Backlash was already mounting against the new Warner Bros. film “Extremely Loud and Incredibly Close,” a fictional account of a precocious preteen’s search for answers following the death of his father at the WTC.

Relatives of victims who perished in the attack were upset that previews of the film, which stars Tom Hanks and Sandra Bullock, give no warning of the graphic images or the emotional subject matter.

But running the ads near the sacred site is extremely dumb and incredibly insensitive, they said.

“Everybody’s trying to make money off 9/11,” said Bill Doyle, whose son, Joseph, was killed in the north tower.

“A lot of families got upset. Why couldn’t they warn us about this? I don’t think people really realized that these people are really still stressed.”

A Warner Bros. spokesman, Paul McGuire, said the movie company would pull the ads.

“It was never our intention to cause any distress,” McGuire said. “As a result, we will make best efforts to pull the material from pertinent locations.”

The MTA, which leases the locations where the ad has been running, declined to comment on the controversy.

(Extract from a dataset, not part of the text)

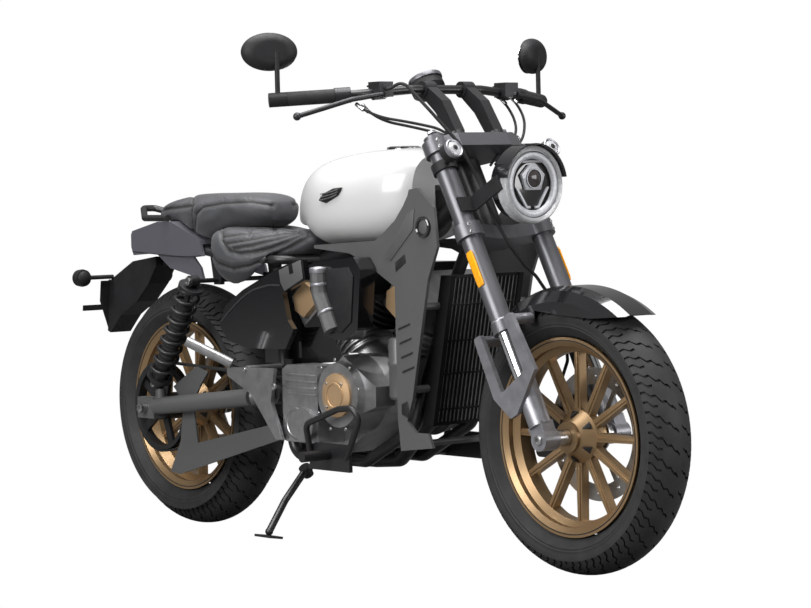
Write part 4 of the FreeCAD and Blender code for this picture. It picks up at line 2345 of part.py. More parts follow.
def drive_belt():
    """The belt as one fixed loop."""
    half = float(size.belt_width) / 2
    thick = float(size.belt_thickness)
    shape_part("drive_belt", bike, belt_loop(thick, thick, half).cut(belt_loop(0.0, 0.0, half * 2)))


drive_belt()


def belt_guards():
    """The guard above the belt's upper run and the long one below its lower run, flat on the arm."""
    y = size.swingarm_half_width - size.swingarm_radius - size.seat_gap
    arm_rise = (size.pivot_height - size.rear_tyre_radius - size.overrun * 3) / (
        size.pivot_forward - size.arm_kick - size.arm_block_length / 2)
    seat = size.rear_tyre_radius + size.overrun + arm_rise * (size.upper_guard_rear + size.guard_step)
    low = prism([
        (size.guard_rear, size.guard_low), (size.guard_rear + size.guard_step,
            size.guard_low - size.guard_step * 0.1),
        (size.guard_front, size.guard_front_height),
        (size.guard_front - size.guard_step, size.guard_front_height + size.guard_step * 0.8),
        (size.upper_guard_rear + size.guard_step * 2.4, size.guard_low + size.guard_depth),
        (size.upper_guard_rear + size.guard_step * 2, seat),
        (size.upper_guard_rear + size.guard_step, seat),
        (size.upper_guard_rear + size.guard_step * 0.6, size.guard_low + size.guard_depth),
    ], -y, -y + size.guard_wall)
    high = prism([
        (size.upper_guard_rear, size.upper_guard_height),
        (size.upper_guard_rear + size.guard_step, seat + size.seat_gap),
        (size.upper_guard_rear + size.guard_step * 2, seat + size.seat_gap),
        (size.upper_guard_front, size.upper_guard_height + size.guard_step * 0.2),
        (size.upper_guard_front + size.guard_step * 0.8, size.upper_guard_height + size.guard_step),
        (size.upper_guard_front - size.guard_step * 0.4, size.upper_guard_height + size.guard_step * 1.3),
    ], -y, -y + size.guard_wall)
    shape_part("belt_guards", bike, Part.Compound([low, high]))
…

A spokesman said the ad has been running on 40 digital panels throughout Manhattan, 500 posters on subways and buses and on 40 billboards across the city.

The MTA campaign ends Sunday.

But it was the movie ads near the World Trade Center site that got the worst reviews.

Video ads featuring the flaming buildings can be seen along Church Street at Murray, Vesey and Cortlandt streets and in front of the Millenium Hilton hotel.

Each location is in the shadow of new WTC construction.

“I’m not against the movie, but that ad in this area is insensitive,” said Pat Pallentino, 36, a concrete worker on a nearby construction site.

“It’s ridiculous,” said Pete Weber, 44, a construction worker. “People lost their loved ones right here. It shouldn’t be shown ever, especially here.”